What you are asked to do:
Reproduce all of the material exactly as shown.

——

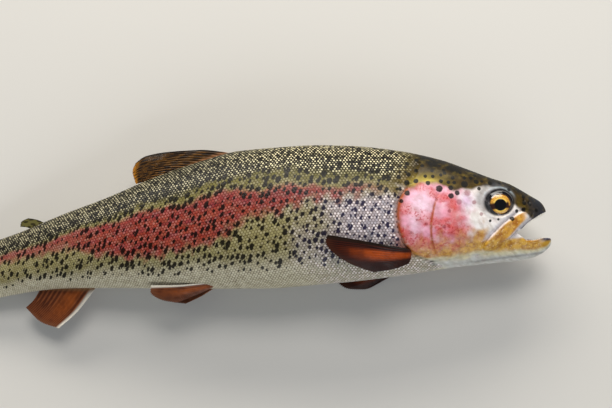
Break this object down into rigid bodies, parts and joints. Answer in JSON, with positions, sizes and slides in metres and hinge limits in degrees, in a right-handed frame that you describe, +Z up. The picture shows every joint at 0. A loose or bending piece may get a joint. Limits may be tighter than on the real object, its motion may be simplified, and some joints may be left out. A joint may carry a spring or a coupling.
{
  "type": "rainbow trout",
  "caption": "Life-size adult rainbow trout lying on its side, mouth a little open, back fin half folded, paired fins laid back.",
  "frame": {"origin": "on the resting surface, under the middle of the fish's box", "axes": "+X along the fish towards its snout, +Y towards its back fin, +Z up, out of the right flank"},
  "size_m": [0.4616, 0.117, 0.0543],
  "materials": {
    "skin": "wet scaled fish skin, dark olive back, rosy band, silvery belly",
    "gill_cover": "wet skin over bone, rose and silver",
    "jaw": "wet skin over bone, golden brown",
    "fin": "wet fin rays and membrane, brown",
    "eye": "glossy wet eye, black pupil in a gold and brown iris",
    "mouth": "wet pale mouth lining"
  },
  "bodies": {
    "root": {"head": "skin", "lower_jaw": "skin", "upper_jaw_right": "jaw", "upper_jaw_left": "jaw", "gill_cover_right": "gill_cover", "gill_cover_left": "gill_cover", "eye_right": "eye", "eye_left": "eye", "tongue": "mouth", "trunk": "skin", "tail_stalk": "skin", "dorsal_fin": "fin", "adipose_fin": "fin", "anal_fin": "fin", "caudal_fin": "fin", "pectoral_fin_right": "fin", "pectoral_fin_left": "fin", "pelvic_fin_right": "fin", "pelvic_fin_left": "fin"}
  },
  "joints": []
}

——

Written response:
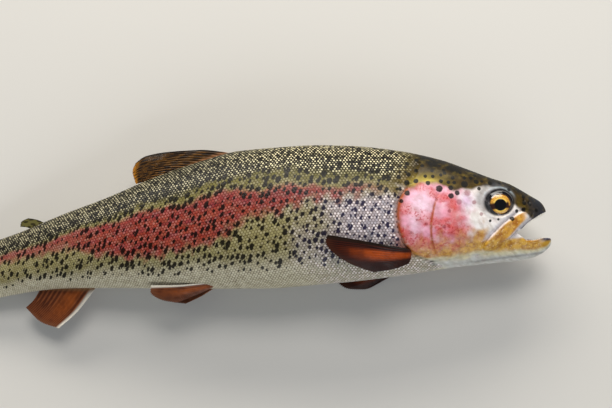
Break this object down into rigid bodies, parts and joints. Answer in JSON, with positions, sizes and slides in metres and hinge limits in degrees, in a right-handed frame that you describe, +Z up. The picture shows every joint at 0. A loose or bending piece may get a joint. Limits may be tighter than on the real object, its motion may be simplified, and some joints may be left out. A joint may carry a spring or a coupling.
{
  "type": "rainbow trout",
  "caption": "Life-size adult rainbow trout lying on its side, mouth a little open, back fin half folded, paired fins laid back.",
  "frame": {"origin": "on the resting surface, under the middle of the fish's box", "axes": "+X along the fish towards its snout, +Y towards its back fin, +Z up, out of the right flank"},
  "size_m": [0.4616, 0.117, 0.0543],
  "materials": {
    "skin": "wet scaled fish skin, dark olive back, rosy band, silvery belly",
    "gill_cover": "wet skin over bone, rose and silver",
    "jaw": "wet skin over bone, golden brown",
    "fin": "wet fin rays and membrane, brown",
    "eye": "glossy wet eye, black pupil in a gold and brown iris",
    "mouth": "wet pale mouth lining"
  },
  "bodies": {
    "root": {"head": "skin", "lower_jaw": "skin", "upper_jaw_right": "jaw", "upper_jaw_left": "jaw", "gill_cover_right": "gill_cover", "gill_cover_left": "gill_cover", "eye_right": "eye", "eye_left": "eye", "tongue": "mouth", "trunk": "skin", "tail_stalk": "skin", "dorsal_fin": "fin", "adipose_fin": "fin", "anal_fin": "fin", "caudal_fin": "fin", "pectoral_fin_right": "fin", "pectoral_fin_left": "fin", "pelvic_fin_right": "fin", "pelvic_fin_left": "fin"}
  },
  "joints": []
}